# [Source material]

'''

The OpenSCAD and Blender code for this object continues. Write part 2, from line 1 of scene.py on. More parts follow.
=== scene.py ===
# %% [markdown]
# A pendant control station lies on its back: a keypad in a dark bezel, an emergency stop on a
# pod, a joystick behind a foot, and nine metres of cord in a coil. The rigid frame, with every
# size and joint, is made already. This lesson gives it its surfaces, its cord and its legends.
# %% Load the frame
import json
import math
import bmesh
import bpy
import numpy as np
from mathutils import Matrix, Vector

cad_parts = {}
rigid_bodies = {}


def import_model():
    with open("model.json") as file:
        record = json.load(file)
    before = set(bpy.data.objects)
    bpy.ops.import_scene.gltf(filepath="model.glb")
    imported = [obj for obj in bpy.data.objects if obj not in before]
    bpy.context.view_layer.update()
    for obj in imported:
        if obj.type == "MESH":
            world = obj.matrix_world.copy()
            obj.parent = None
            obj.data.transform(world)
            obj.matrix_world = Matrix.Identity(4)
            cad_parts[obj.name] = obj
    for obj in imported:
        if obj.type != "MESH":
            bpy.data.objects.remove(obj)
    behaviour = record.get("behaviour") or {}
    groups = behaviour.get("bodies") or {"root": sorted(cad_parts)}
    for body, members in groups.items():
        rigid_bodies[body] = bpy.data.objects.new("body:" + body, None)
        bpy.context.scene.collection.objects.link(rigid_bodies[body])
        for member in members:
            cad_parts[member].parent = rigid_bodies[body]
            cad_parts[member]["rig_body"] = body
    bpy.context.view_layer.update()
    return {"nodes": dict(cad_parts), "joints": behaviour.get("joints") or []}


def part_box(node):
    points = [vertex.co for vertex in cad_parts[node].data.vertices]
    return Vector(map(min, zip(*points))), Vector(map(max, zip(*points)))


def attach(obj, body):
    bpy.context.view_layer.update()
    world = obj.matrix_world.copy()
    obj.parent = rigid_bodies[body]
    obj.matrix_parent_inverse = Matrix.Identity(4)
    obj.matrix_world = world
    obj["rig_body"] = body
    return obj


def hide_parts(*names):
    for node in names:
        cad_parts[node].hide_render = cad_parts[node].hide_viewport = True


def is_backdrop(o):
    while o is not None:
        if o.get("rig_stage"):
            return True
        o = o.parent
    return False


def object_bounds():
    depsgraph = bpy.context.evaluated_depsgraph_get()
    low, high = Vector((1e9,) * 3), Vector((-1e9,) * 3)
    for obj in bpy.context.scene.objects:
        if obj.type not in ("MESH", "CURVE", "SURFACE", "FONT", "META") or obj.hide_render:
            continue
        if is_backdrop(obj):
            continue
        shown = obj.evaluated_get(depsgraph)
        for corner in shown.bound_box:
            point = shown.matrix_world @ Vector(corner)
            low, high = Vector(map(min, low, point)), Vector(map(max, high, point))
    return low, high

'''

# [Set exercise]
Starting at the line that contains "o = o.parent", repeat each line exactly through the last one in the listing. Include both of those lines and nothing more.

# [Task output]
        o = o.parent
    return False


def object_bounds():
    depsgraph = bpy.context.evaluated_depsgraph_get()
    low, high = Vector((1e9,) * 3), Vector((-1e9,) * 3)
    for obj in bpy.context.scene.objects:
        if obj.type not in ("MESH", "CURVE", "SURFACE", "FONT", "META") or obj.hide_render:
            continue
        if is_backdrop(obj):
            continue
        shown = obj.evaluated_get(depsgraph)
        for corner in shown.bound_box:
            point = shown.matrix_world @ Vector(corner)
            low, high = Vector(map(min, low, point)), Vector(map(max, high, point))
    return low, high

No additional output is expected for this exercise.